Облик же редкостный, даже таинственно появившийся в нашей литературе – об руку с тоже неповторимой Зинаидою Гиппиус. Облик бескровный и как бы невесомый, ни на кого не похожий. Романы его лишены живой ткани, это скорей упражнения на тему, все же – нечто совсем особенное по холодному блеску, огромности замыслов. Конечно, не романист-художник, но существо удивительное, дух не дух, философ не философ, богослов не богослов – закваска же некая в литературе того времени несомненная.
Помню действие на мою студенческую голову «Леонардо да Винчи» или «Толстого и Достоевского» – все тогда было по-новому, необыкновенному.
Одинок, пламенно-холоден, очень известен, мало кем любим. Из символистов как будто наиболее близок к христианству, но… если начать искать любви… – где найдешь ее у него? (В ранней юности, чуть ли не гимназистом, он пошел к Достоевскому. Тот сказал: «Страдать надо, молодой человек, тогда писать будете». Это Мережковскому мало подходило. Но самого Достоевского, выросши, превознес он чрезвычайно. Пожалуй, даже «открыл» его России.)
Белый и Блок уже другого поколения. Эти вышли из Соловьева – мои сверстники. Этих ближе я знал, как ровесников, а Белый почти даже сосед: наш, арбатский. В юном Андрее Белом (Борисе Бугаеве) много было шарма и той необычайности, которую он пронес через всю жизнь – помню небесно-голубые его глаза, помню полет его (он всегда как-то не шел, а будто летел по тротуару Арбата, мимо нашего Спасо-Песковского). В 1902-04 гг. был под обаянием Соловьева. Соловьев являлся ему в «Симфониях» как бы ангелом некиим, проносившимся над Москвой «в крылатке», на фоне мистических зорь. Белый был во всегдашнем воодушевлении, ждал некоего «пришествия» и «преображения мира» (все это не выходя из поэзии и философии символизма).
Вот тут, думается, находился главный нерв символизма русского в его расцвете: не только литературное движение, но некое мировоззрение, нечто вроде религии, даже особый склад жизни, чувствований, поведения – в надежде пережить «преображение мира» (Ходасевич, напр., считал, что даже в любви, в эротической жизни символизм вносит психический сдвиг).
Одним словом, не только «новая словесность», но и новый мир. Этим, думаю, и отличался символизм русский от западно-европейского – чисто литературного.
Молодой Блок вошел в литературу именно под этим флагом.
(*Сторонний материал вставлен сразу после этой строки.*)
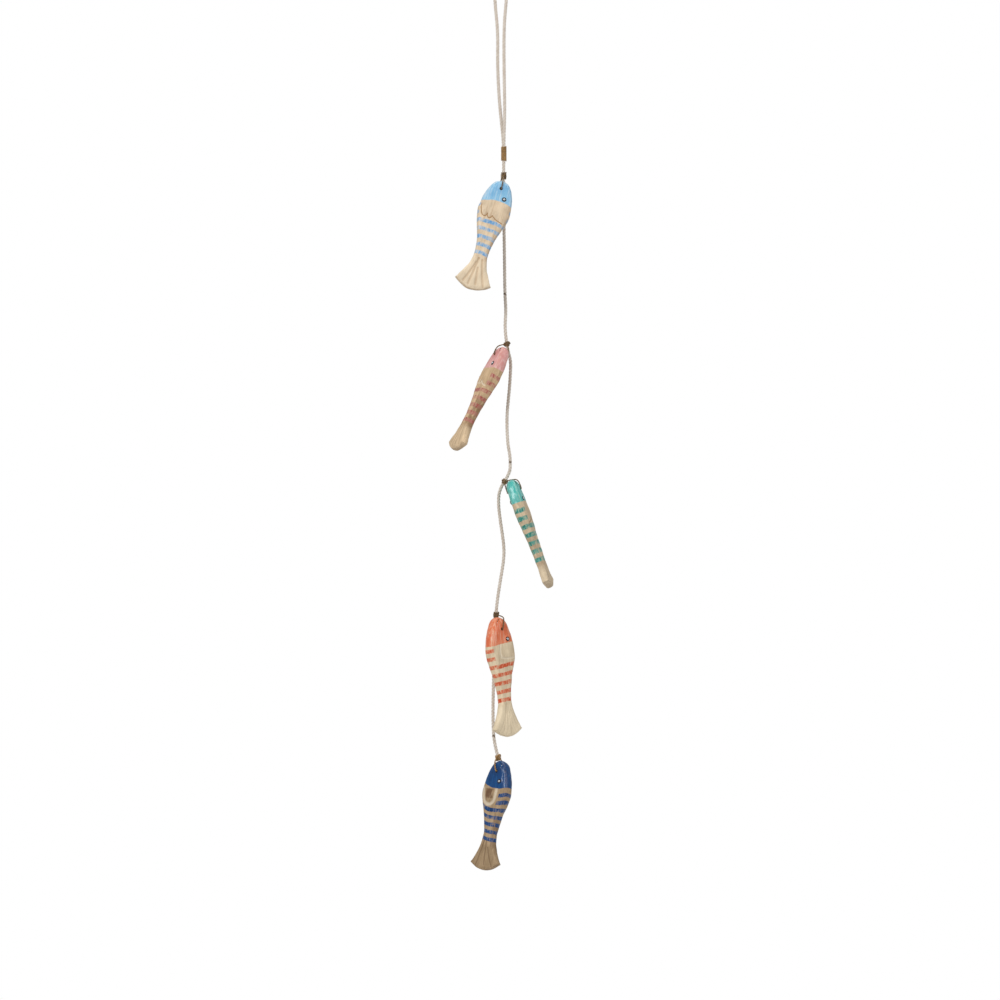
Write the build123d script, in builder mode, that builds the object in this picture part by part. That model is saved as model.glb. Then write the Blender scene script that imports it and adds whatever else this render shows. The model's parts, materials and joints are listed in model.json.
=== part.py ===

Только несколько в другом варианте: его религиозное устремление – Прекрасная Дама, сверхчувственный облик Женственности, как бы Беатриче Дантовская, а отчасти и отголосок средневековья западного с культом Мадонны.
Блок и сам, того времени, со своей открытой шеей, выходящей из белых отложных воротничков, правильной, слегка курчавой головой, прозрачными глазами, медленным и «загадочным» голосом, мог сойти за трубадура при провансальском дворе короля Ренэ. Насколько Белый был нервен, подвижен и суетлив, настолько Блок медлен, холодноват и спокоен. В Белом смешение философии, поэзии, математики, фантастичности, страсть к спорам, ораторский дар (хаотический, конечно) – Блок только лирик, в странном соединении недвижности (чтобы не сказать стереоскопичности), с опьяненностью, стихийным напевом. Магическая сила стиха – вот его главное (проза Блока малоинтересна).
Оба они, как и Вячеслав Иванов, – следующая ступень за декадентством. Вячеслав Иванов прозревал даже, предвидел и проповедовал некую «соборность», «орхестры», выход из индивидуализма декадентского. («Соборность»-то пришла потом, но такая, от которой ему же и пришлось бежать.)
У Вячеслава Иванова, человека великой эрудиции, всегда воспламененного, из всех, с кем приходилось встречаться, самого интересного и значительного собеседника – под ногами была некая почва, больше, чем у Блока и Белого, больше и воплощенности. Но при всем том огромная книжность. И «соборность» его тоже книжная. Все же типично, что внутреннюю свою жизнь он закончил в христианстве. Корни его были русские, эрудиция эллинско-классическая. Последнюю часть жизни он прожил в Италии. Христианство овладело им в облике католицизма. Я видел его последний раз в Риме в 1949 г., за три месяца до его кончины. Это был прочный католик, но и прочный русский.
Думаю, судьба русского символизма полней всего выразилась в судьбах Блока и Белого. Мережковский так до конца и остался спокойным литератором-профессионалом, «теоретически» принявшим христианство. (Церковным он никогда не был, но Евангелие читал ежедневно.)
Блок и Белый заплатили судьбой своей за символистические опыты и видения.
Издали, как бы с другого берега, ясней видишь эту полосу литературы нашей. Полоса выдающаяся, большой остроты и оживления, много новых дарований, особенно в лирической поэзии, и – как бы блестящий и прощальный фейерверк перед началом катастроф. Серебряный век! – это по сравнению с золотым литературы нашей, девятнадцатым. Бердяев называл этот Серебряный даже Ренессансом русским. Ренессанс-то ренессанс, несомненно выведший из захолустья, эпигонства и провинциализма конца 19-го века. Но – и отравленный.
Наибольше «удался» ренессанс этот в религиозно-философской области. Тут хоть и были «уклончики» (и у Булгакова, и у Бердяева), все же оба, первый особенно – всегда стояли на твердой почве: истины Христа и Церкви. Могли быть отдельные и упреки им, в общем, однако, дух освежения и обновления и от них, и от их соратников (Вышеславцев, Франк и др.) несомненно шел. Мало того, что в русской интеллигенции они зажгли и расшевелили нечто духовное (Соловьев в еще большей степени, он глава этому всему) – их творчество в значительной степени выдвинуло Православие в Европу, в мир.
Судьба литературного Серебряного века была печальнее – в частности, символизма, еще более в частности, – Блока и Белого.